_EXERCISE TASK_: Copy out, exactly and without additions, the lines from the one that contains "the closed knife" to the one that contains "bpy.data.objects.remove(obj)", both ends included.
[Start DATA TO USE]
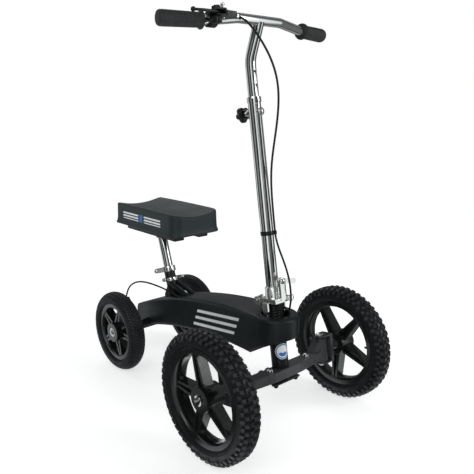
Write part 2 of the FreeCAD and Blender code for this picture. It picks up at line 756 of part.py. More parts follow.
[End DATA TO USE]
[Start DATA TO USE]
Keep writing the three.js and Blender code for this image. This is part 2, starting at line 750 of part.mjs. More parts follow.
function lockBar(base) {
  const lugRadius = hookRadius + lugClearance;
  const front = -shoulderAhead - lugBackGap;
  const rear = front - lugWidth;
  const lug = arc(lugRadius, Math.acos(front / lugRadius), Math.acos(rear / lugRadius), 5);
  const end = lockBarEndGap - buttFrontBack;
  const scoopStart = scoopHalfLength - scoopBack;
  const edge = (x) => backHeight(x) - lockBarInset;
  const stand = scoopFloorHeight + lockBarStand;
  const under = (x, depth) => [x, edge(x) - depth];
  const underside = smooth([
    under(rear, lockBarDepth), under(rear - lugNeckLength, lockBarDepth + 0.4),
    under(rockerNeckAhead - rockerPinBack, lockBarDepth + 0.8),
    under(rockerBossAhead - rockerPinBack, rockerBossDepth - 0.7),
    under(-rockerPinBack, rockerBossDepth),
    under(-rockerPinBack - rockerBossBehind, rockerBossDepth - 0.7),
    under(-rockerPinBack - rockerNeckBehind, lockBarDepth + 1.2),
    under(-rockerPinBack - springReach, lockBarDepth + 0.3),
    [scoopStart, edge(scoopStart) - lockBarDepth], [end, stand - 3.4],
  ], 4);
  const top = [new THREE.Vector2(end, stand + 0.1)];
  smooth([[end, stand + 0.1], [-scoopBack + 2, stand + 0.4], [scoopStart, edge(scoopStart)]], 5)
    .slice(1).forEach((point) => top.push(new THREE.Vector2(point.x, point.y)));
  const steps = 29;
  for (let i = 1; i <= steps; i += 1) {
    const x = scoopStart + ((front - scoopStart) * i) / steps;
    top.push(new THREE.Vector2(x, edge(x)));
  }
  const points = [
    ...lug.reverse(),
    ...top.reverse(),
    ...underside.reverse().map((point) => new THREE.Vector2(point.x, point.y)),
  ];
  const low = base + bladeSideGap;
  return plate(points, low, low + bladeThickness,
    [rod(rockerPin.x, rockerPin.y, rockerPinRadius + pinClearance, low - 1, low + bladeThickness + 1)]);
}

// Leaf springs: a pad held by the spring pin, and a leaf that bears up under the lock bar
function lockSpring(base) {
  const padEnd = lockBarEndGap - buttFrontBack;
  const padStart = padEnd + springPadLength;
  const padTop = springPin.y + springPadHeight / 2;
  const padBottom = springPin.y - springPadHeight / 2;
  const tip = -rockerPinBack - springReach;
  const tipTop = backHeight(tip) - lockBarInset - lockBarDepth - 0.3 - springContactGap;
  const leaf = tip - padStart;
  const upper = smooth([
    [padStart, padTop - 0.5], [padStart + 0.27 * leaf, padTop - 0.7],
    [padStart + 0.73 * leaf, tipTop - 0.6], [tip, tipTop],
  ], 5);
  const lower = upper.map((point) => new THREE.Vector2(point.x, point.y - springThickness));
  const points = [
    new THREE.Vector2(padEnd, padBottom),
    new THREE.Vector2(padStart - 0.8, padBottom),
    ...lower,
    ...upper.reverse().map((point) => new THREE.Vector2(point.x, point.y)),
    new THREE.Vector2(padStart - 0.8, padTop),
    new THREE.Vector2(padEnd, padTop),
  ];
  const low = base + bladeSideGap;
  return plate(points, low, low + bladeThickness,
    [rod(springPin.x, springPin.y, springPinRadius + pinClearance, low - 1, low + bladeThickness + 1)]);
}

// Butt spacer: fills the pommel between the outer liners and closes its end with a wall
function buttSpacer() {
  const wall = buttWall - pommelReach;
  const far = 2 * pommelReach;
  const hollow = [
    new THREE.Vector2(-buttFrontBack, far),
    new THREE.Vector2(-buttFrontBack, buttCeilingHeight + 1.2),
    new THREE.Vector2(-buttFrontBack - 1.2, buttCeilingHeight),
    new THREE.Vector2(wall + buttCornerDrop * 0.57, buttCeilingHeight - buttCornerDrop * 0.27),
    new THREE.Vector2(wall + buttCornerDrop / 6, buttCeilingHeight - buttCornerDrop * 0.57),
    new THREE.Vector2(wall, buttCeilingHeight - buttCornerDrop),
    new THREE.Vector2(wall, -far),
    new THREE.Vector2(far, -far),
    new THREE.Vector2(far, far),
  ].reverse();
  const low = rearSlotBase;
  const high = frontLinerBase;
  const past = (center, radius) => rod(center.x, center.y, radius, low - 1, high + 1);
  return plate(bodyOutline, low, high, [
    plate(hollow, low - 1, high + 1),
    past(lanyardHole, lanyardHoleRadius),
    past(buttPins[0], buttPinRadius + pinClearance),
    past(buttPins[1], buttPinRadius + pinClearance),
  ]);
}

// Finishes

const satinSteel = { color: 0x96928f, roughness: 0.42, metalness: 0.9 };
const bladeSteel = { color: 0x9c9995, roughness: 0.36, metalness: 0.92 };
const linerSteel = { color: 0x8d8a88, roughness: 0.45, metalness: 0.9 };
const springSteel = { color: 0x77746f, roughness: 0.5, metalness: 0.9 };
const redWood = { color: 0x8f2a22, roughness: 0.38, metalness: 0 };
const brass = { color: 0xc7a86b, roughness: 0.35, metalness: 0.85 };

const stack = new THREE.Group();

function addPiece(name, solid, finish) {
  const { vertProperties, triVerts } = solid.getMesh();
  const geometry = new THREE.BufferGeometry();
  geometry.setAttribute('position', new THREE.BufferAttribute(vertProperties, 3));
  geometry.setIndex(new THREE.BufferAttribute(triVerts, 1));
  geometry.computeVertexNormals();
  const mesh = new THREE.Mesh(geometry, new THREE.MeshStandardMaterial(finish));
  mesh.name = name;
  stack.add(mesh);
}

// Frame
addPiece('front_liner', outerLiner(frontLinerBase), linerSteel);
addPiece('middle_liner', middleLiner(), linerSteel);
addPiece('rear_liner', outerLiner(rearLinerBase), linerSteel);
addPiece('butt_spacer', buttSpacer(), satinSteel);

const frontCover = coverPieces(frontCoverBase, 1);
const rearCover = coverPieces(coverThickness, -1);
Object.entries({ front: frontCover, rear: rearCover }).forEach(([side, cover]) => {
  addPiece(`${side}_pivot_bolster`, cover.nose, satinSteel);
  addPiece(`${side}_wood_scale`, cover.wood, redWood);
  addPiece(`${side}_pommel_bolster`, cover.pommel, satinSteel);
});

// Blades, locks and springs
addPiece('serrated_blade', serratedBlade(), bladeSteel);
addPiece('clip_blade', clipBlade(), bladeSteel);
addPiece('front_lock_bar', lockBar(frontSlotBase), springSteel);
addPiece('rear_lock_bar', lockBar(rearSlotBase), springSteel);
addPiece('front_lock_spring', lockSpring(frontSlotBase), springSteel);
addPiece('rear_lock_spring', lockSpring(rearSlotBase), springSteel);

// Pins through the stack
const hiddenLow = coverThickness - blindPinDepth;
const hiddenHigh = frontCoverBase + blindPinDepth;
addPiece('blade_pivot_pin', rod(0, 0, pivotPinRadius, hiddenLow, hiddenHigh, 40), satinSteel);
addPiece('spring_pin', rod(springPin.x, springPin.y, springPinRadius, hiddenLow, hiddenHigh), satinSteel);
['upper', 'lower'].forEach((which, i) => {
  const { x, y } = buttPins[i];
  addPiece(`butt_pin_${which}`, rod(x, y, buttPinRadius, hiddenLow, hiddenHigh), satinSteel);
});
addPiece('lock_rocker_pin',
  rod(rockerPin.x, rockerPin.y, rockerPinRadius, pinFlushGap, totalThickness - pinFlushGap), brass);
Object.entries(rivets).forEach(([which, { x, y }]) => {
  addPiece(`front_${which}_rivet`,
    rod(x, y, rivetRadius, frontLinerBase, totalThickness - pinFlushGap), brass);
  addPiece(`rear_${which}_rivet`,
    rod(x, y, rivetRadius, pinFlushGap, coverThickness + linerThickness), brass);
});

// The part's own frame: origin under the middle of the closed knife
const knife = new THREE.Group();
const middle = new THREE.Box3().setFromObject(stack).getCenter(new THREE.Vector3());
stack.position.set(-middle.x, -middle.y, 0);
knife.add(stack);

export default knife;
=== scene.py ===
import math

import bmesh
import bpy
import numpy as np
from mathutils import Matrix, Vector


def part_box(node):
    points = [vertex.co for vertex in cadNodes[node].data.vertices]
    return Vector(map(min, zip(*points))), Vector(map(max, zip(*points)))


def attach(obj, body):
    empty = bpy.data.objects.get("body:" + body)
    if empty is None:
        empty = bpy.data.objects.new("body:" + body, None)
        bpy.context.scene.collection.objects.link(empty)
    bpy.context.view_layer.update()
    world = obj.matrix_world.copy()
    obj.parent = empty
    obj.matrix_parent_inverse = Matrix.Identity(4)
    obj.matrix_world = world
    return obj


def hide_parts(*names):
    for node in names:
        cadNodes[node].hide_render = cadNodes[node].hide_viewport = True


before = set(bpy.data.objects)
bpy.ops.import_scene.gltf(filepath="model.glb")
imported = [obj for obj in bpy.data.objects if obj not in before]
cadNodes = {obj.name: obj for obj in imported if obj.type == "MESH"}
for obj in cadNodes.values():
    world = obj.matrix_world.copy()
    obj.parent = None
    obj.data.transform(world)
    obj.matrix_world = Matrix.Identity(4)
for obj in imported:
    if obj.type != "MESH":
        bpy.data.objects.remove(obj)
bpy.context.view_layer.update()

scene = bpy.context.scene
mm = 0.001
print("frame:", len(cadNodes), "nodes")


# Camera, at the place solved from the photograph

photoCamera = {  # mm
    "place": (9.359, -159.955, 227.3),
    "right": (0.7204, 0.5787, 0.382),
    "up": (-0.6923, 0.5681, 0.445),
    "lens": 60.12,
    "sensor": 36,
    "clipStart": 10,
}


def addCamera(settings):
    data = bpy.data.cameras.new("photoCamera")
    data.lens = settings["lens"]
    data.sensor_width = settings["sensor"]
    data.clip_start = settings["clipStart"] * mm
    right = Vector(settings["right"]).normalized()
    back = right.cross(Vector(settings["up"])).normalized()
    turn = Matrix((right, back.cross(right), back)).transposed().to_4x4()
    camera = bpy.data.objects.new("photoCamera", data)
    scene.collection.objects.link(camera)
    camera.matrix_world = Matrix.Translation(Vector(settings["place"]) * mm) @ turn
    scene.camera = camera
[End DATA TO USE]
[Start DATA TO USE]
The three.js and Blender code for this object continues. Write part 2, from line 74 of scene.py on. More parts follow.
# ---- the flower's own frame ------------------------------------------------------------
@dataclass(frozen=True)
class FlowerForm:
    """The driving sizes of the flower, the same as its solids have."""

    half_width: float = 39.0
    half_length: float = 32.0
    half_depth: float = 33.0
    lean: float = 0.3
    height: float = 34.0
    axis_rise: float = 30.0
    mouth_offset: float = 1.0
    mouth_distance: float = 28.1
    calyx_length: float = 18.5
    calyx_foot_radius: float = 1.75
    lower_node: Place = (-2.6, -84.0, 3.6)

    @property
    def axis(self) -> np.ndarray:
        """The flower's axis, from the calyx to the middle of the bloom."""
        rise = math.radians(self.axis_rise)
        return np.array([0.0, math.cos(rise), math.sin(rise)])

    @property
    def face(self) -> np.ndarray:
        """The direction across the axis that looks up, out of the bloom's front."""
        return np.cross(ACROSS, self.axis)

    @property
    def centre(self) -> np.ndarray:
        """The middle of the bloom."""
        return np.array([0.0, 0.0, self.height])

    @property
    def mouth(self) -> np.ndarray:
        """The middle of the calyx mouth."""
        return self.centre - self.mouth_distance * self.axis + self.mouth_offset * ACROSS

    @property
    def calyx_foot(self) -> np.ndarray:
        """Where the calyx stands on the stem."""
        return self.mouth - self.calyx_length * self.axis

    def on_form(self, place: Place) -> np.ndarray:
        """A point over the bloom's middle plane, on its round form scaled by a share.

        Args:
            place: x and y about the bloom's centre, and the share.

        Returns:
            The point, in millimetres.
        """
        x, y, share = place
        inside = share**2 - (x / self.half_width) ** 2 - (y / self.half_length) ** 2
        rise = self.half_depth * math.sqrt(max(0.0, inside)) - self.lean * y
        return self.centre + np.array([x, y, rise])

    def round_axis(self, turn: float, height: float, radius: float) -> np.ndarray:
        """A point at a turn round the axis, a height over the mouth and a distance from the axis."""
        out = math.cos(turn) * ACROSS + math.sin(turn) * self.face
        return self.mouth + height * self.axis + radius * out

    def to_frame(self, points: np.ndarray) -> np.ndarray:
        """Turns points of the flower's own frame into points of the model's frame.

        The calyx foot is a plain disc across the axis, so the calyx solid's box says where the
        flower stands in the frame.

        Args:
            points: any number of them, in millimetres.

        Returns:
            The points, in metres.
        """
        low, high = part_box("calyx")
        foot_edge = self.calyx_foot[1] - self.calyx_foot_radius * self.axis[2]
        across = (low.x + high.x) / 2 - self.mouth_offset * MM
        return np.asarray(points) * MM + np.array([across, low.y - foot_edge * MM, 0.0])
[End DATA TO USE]
_OUTPUT OF THE EXERCISE_:
// The part's own frame: origin under the middle of the closed knife
const knife = new THREE.Group();
const middle = new THREE.Box3().setFromObject(stack).getCenter(new THREE.Vector3());
stack.position.set(-middle.x, -middle.y, 0);
knife.add(stack);

export default knife;
=== scene.py ===
import math

import bmesh
import bpy
import numpy as np
from mathutils import Matrix, Vector


def part_box(node):
    points = [vertex.co for vertex in cadNodes[node].data.vertices]
    return Vector(map(min, zip(*points))), Vector(map(max, zip(*points)))


def attach(obj, body):
    empty = bpy.data.objects.get("body:" + body)
    if empty is None:
        empty = bpy.data.objects.new("body:" + body, None)
        bpy.context.scene.collection.objects.link(empty)
    bpy.context.view_layer.update()
    world = obj.matrix_world.copy()
    obj.parent = empty
    obj.matrix_parent_inverse = Matrix.Identity(4)
    obj.matrix_world = world
    return obj


def hide_parts(*names):
    for node in names:
        cadNodes[node].hide_render = cadNodes[node].hide_viewport = True


before = set(bpy.data.objects)
bpy.ops.import_scene.gltf(filepath="model.glb")
imported = [obj for obj in bpy.data.objects if obj not in before]
cadNodes = {obj.name: obj for obj in imported if obj.type == "MESH"}
for obj in cadNodes.values():
    world = obj.matrix_world.copy()
    obj.parent = None
    obj.data.transform(world)
    obj.matrix_world = Matrix.Identity(4)
for obj in imported:
    if obj.type != "MESH":
        bpy.data.objects.remove(obj)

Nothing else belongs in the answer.